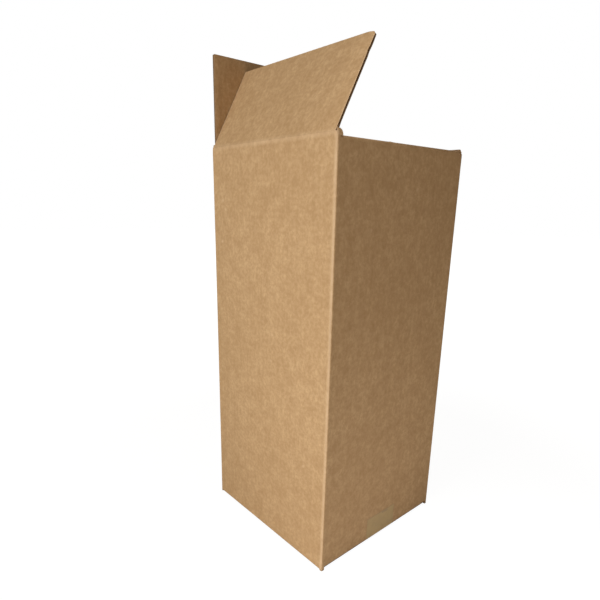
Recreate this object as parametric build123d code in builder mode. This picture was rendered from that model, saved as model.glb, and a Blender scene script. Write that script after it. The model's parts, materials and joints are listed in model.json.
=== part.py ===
from build123d import *
from math import asin, atan2, cos, hypot, pi, tan
import os

# A tall slotted carton, folded from one sheet of corrugated kraft board.
# Lengths are in millimetres and angles in degrees. The origin is the middle of
# the base on the floor, +Z is up, the front wall faces -Y and the right wall +X.

# Outside of the box
outer_width = 184.3
outer_depth = 181.8
side_crease = 410.8

# Section of the board: two liners with a fluted sheet between them
board = 2.6
liner = 0.3
fluting = 0.25
flute_pitch = 6.6
glue_line = 0.9
flute_facets = 5

# Folds and creases
fold_inner_radius = 0.3
fold_reach = 6.0
crushed_band = 6.0
crease_gap = 0.3
lap_gap = 0.2

# Flaps: how far their sides stand in from the corners, and the gap where two meet
main_inset = 3.0
side_inset = 3.6
main_seam = 3.4
side_seam = 0.6
eased_corner = 0.8
crushed_corner = 2.5

# Corners: webs above the creases between the slots, and the foot of each corner
front_web = 5.6
back_web = 1.2
corner_foot = 0.5

# Top flaps, turned out from upright
front_angle = -28.3
left_angle = 0
back_angle = 178

# Glued joint inside the back left corner
tab_width = 34.0
tab_slant = 7.0
tab_end_gap = 4.0
raw_edge_gap = 0.8
raw_groove = 1.5

# Tape over the bottom seam
tape_width = 46.0
tape_thickness = 0.1
tape_top = 29.0

# What follows from these
half_width = outer_width / 2
half_depth = outer_depth / 2
inner_width = outer_width - 2 * board
inner_depth = outer_depth - 2 * board
main_crease = side_crease + board + lap_gap
side_floor = board + lap_gap
main_width = outer_width - 2 * main_inset
side_width = outer_depth - 2 * side_inset
main_length = (outer_depth - main_seam) / 2
side_length = (outer_width - side_seam) / 2
fold_radius = board + fold_inner_radius
middle_radius = board / 2 + fold_inner_radius
past = 2 * board
roof = main_crease + front_web + past


def fluted_board(width, length, plane):
    """Board on a plane, its flutes open along Y and the outer liner up.

    The cavities lie against each liner in turn, half a pitch apart.
    """
    half_core = board / 2 - liner
    reach = (flute_pitch - glue_line) / 2
    cavity = []
    for step in range(flute_facets + 1):
        across = 2 * reach * step / flute_facets - reach
        swing = (half_core - fluting / 2) * cos(pi * across / reach)
        cavity.append((across, fluting / 2 - swing))
    count = int(width / flute_pitch) + 2
    middle = plane.origin - plane.z_dir * board / 2
    with BuildSketch(Plane(middle, x_dir=plane.x_dir, z_dir=-plane.y_dir)) as section:
        Rectangle(width, board)
        with GridLocations(flute_pitch, 0, count, 1):
            Polygon(*cavity, rotation=180, align=None, mode=Mode.SUBTRACT)
        with GridLocations(flute_pitch, 0, count + 1, 1):
            Polygon(*cavity, align=None, mode=Mode.SUBTRACT)
    extrude(section.sketch, amount=-length)


def top_flap(label, origin, along, lean, width, length, left_ease, right_ease):
    """A hinged flap. Its crease runs along the outer liner through the origin.

    The crushed score is a mitre, so that the flap can close square, and the
    two free corners are eased by handling.
    """
    outwards = Vector(*along).cross(Vector(0, 0, 1)).rotate(Axis((0, 0, 0), along), lean)
    face = Plane(origin, x_dir=along, z_dir=outwards)
    side = Plane(face.origin - face.x_dir * width / 2, x_dir=face.y_dir, z_dir=face.x_dir)
    toe = crease_gap / 2
    with BuildPart() as flap:
        with BuildSketch(side):
            with BuildLine():
                Polyline(
                    (toe, 0), (crushed_band, 0), (crushed_band, -board), (toe + board, -board),
                    close=True)
            make_face()
        extrude(amount=width)
        fluted_board(
            width, length - crushed_band,
            Plane(face.origin + face.y_dir * crushed_band, x_dir=along, z_dir=outwards))
        with BuildSketch(face):
            for corner, ease in ((-width / 2, left_ease), (width / 2, -right_ease)):
                with BuildLine():
                    Polyline(
                        (corner, length), (corner + ease, length), (corner, length - abs(ease)),
                        close=True)
                make_face()
        extrude(amount=-board, mode=Mode.SUBTRACT)
    flap.part.label = label
    return flap


os.makedirs("parts", exist_ok=True)

# The sheet: walls, glue tab, bottom flaps and the right flap folded over the top
with BuildPart() as carton_body:
    # Walls, traced from the raw edge at the back left round to the glue tab, which
    # is bonded to the inside of the left wall
    with BuildSketch(Plane.XY.offset(corner_foot)):
        with BuildLine():
            FilletPolyline(
                (board / 2 - half_width, half_depth - raw_edge_gap),
                (board / 2 - half_width, board / 2 - half_depth),
                (half_width - board / 2, board / 2 - half_depth),
                (half_width - board / 2, half_depth - board / 2),
                (0, half_depth - board / 2), radius=middle_radius)
        trace(line_width=board)
        with BuildLine():
            FilletPolyline(
                (0, half_depth - board / 2), (1.5 * board - half_width, half_depth - board / 2),
                (1.5 * board - half_width, half_depth - board - tab_width),
                radius=middle_radius)
        trace(line_width=board)
    extrude(amount=side_crease + front_web - corner_foot)

    # Tab ends, cut short and tapered
    with BuildSketch(Plane.YZ.offset(board - half_width)):
        root = half_depth - board
        tip = root - tab_width
        low = side_floor + board + tab_end_gap
        high = side_crease - board - tab_end_gap
        with BuildLine():
            Polyline(
                (root, 0), (root, low), (tip, low + tab_slant), (tip - past, low + tab_slant),
                (tip - past, 0), close=True)
        make_face()
        with BuildLine():
            Polyline(
                (root, main_crease + past), (root, high), (tip, high - tab_slant),
                (tip - past, high - tab_slant), (tip - past, main_crease + past), close=True)
        make_face()
    extrude(amount=fold_radius, mode=Mode.SUBTRACT)

    # Open flute along the raw edge
    with BuildSketch(Plane.XY):
        with Locations((board / 2 - half_width, half_depth - raw_edge_gap)):
            Rectangle(board - 2 * liner, 2 * raw_groove)
    extrude(amount=main_crease + past, mode=Mode.SUBTRACT)

    # Scored tops of the front and back walls, mitred down to the inside
    with BuildSketch(Plane.YZ.offset(-inner_width / 2)):
        top = main_crease - crease_gap / 2
        with BuildLine():
            Polyline(
                (-half_depth - past, roof), (-half_depth - past, top + past),
                (past - half_depth, top - past), (half_depth - past, top - past),
                (half_depth + past, top + past), (half_depth + past, roof), close=True)
        make_face()
    extrude(amount=inner_width, mode=Mode.SUBTRACT)

    # Scored top of the left wall, through to its raw edge
    with BuildSketch(Plane.XZ.offset(inner_depth / 2)):
        top = side_crease - crease_gap / 2
        with BuildLine():
            Polyline(
                (-half_width - past, roof), (-half_width - past, top + past),
                (past - half_width, top - past), (past - half_width, roof), close=True)
        make_face()
    extrude(amount=-inner_depth - past, mode=Mode.SUBTRACT)

    # Slots beside the right flap, and the lower web behind it
    with BuildSketch(Plane.XY.offset(side_crease - crease_gap / 2)):
        with Locations((half_width, 0)):
            Rectangle(3 * board, inner_depth)
    extrude(amount=front_web + past, mode=Mode.SUBTRACT)
    with BuildSketch(Plane.XY.offset(side_crease + back_web)):
        with Locations((half_width, half_depth)):
            Rectangle(2 * board, 2 * board)
    extrude(amount=front_web + past, mode=Mode.SUBTRACT)

    # Room for the folds, at the top of the right wall and at the foot of every wall
    with BuildSketch(Plane.YZ.offset(inner_width / 2)):
        with Locations((0, side_crease)):
            Rectangle(side_width, 2 * fold_reach)
    extrude(amount=past, mode=Mode.SUBTRACT)
    with BuildSketch(Plane.YZ.offset(-half_width - past)):
        Rectangle(side_width, 2 * (side_floor + fold_reach))
    extrude(amount=outer_width + 2 * past, mode=Mode.SUBTRACT)
    with BuildSketch(Plane.XZ.offset(-half_depth - past)):
        Rectangle(main_width, 2 * fold_reach)
    extrude(amount=outer_depth + 2 * past, mode=Mode.SUBTRACT)

    # Outer bottom flaps, from the front and back walls
    with BuildSketch(Plane.YZ.offset(-main_width / 2)):
        with BuildLine():
            FilletPolyline(
                (main_length - half_depth, board / 2), (board / 2 - half_depth, board / 2),
                (board / 2 - half_depth, fold_reach), radius=middle_radius)
            mirror(about=Plane.YZ)
        trace(line_width=board)
    extrude(amount=main_width)

    # Inner bottom flaps, and the right flap with its flutes open at the free edge
    with BuildSketch(Plane.XZ.offset(-side_width / 2)):
        level = side_floor + board / 2
        with BuildLine():
            FilletPolyline(
                (side_length - half_width, level), (board / 2 - half_width, level),
                (board / 2 - half_width, side_floor + fold_reach), radius=middle_radius)
            FilletPolyline(
                (half_width - side_length, level), (half_width - board / 2, level),
                (half_width - board / 2, side_crease - board / 2),
                (half_width - crushed_band, side_crease - board / 2), radius=middle_radius)
        trace(line_width=board)
    extrude(amount=side_width)
    fluted_board(
        side_width, side_length - crushed_band,
        Plane((half_width - crushed_band, 0, side_crease), x_dir=(0, 1, 0), z_dir=(0, 0, 1)))

    # Step that the tape presses into the outer flaps
    with BuildSketch(Plane.XY):
        Rectangle(main_width, tape_width)
    extrude(amount=tape_thickness, mode=Mode.SUBTRACT)

carton_body.part.label = "carton_body"
export_step(carton_body.part, "parts/carton_body.step")

# Hinged flaps of the open top
front_flap = top_flap(
    "front_flap", (0, -half_depth, main_crease), (1, 0, 0), front_angle,
    main_width, main_length, eased_corner, crushed_corner)
left_flap = top_flap(
    "left_flap", (-half_width, 0, side_crease), (0, -1, 0), left_angle,
    side_width, side_length, eased_corner, eased_corner)
back_flap = top_flap(
    "back_flap", (0, half_depth, main_crease), (-1, 0, 0), back_angle,
    main_width, main_length, eased_corner, eased_corner)
for flap in (front_flap, left_flap, back_flap):
    export_step(flap.part, f"parts/{flap.part.label}.step")

# Tape, pressed flat under the seam, bridging the step to the side walls and up them
with BuildPart() as bottom_tape:
    run_in = main_inset - tape_thickness / 2 - fold_radius
    drop = side_floor - tape_thickness / 2 + fold_radius
    slope = atan2(run_in, drop) + asin((fold_radius + tape_thickness) / hypot(run_in, drop))
    shoulder = tape_thickness / 2 + main_inset / tan(slope)
    step = main_width / 2 + tape_thickness / 2
    with BuildSketch(Plane.XZ.offset(-tape_width / 2)):
        with BuildLine():
            Polyline(
                (-half_width - tape_thickness / 2, tape_top),
                (-half_width - tape_thickness / 2, shoulder),
                (-step, tape_thickness / 2), (step, tape_thickness / 2),
                (half_width + tape_thickness / 2, shoulder),
                (half_width + tape_thickness / 2, tape_top))
        trace(line_width=tape_thickness)
    extrude(amount=tape_width)
bottom_tape.part.label = "bottom_tape"
export_step(bottom_tape.part, "parts/bottom_tape.step")
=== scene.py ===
import json
import math

import bpy
from mathutils import Matrix, Vector, noise


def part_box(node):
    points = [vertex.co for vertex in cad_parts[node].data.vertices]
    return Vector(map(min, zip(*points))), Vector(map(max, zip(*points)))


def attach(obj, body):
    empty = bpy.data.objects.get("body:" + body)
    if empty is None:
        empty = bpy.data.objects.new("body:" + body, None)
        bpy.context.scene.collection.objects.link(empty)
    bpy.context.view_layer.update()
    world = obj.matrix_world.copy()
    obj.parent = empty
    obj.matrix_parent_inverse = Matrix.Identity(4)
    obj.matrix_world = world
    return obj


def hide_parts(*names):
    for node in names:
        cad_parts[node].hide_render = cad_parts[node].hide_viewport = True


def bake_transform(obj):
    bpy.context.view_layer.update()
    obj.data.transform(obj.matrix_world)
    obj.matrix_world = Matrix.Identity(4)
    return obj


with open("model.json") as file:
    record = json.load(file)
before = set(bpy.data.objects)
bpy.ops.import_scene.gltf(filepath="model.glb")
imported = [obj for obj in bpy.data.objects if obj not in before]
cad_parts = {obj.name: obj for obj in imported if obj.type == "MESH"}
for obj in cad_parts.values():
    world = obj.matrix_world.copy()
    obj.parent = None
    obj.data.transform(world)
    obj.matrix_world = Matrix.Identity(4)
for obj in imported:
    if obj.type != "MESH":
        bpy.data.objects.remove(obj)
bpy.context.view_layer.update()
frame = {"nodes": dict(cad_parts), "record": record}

bl_info = {
    "name": "Corrugated carton",
    "version": (1, 0, 0),
    "blender": (4, 5, 0),
    "location": "View3D > Sidebar > Carton",
    "description": "Finishes a tall slotted carton of kraft board around its packed solids",
    "category": "Object",
}

MM = 0.001
BODY_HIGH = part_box("carton_body")[1]
TAPE_LOW, TAPE_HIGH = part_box("bottom_tape")
HINGES = {joint["name"]: joint for joint in frame["record"]["behaviour"]["joints"]}
FRONT_HINGE = Vector(HINGES["front_flap_hinge"]["pos_m"])
LEFT_HINGE = Vector(HINGES["left_flap_hinge"]["pos_m"])
BACK_HINGE = Vector(HINGES["back_flap_hinge"]["pos_m"])
HALF_WIDTH = BODY_HIGH.x
HALF_DEPTH = BODY_HIGH.y
RIM = LEFT_HINGE.z
UP = Vector((0, 0, 1))

# How far the front flap leans in and the back flap is folded out, in degrees
FRONT_LEAN = 28.3
BACK_LEAN = 178.0

# A point this near a surface lies on it, and this gap is left at each hinge line
NEAR = 0.02 * MM
HINGE_GAP = 0.02 * MM

# Reach of the rounded folds at the corners, the feet and the rim
CORNER = 3 * MM
FOOT_FOLD = 12 * MM
RIM_FOLD = 6 * MM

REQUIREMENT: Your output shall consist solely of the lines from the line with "trace(line_width=tape_thickness)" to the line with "record = json.load(file)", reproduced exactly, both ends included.

SOLUTION TO THE EXERCISE:
        trace(line_width=tape_thickness)
    extrude(amount=tape_width)
bottom_tape.part.label = "bottom_tape"
export_step(bottom_tape.part, "parts/bottom_tape.step")
=== scene.py ===
import json
import math

import bpy
from mathutils import Matrix, Vector, noise


def part_box(node):
    points = [vertex.co for vertex in cad_parts[node].data.vertices]
    return Vector(map(min, zip(*points))), Vector(map(max, zip(*points)))


def attach(obj, body):
    empty = bpy.data.objects.get("body:" + body)
    if empty is None:
        empty = bpy.data.objects.new("body:" + body, None)
        bpy.context.scene.collection.objects.link(empty)
    bpy.context.view_layer.update()
    world = obj.matrix_world.copy()
    obj.parent = empty
    obj.matrix_parent_inverse = Matrix.Identity(4)
    obj.matrix_world = world
    return obj


def hide_parts(*names):
    for node in names:
        cad_parts[node].hide_render = cad_parts[node].hide_viewport = True


def bake_transform(obj):
    bpy.context.view_layer.update()
    obj.data.transform(obj.matrix_world)
    obj.matrix_world = Matrix.Identity(4)
    return obj


with open("model.json") as file:
    record = json.load(file)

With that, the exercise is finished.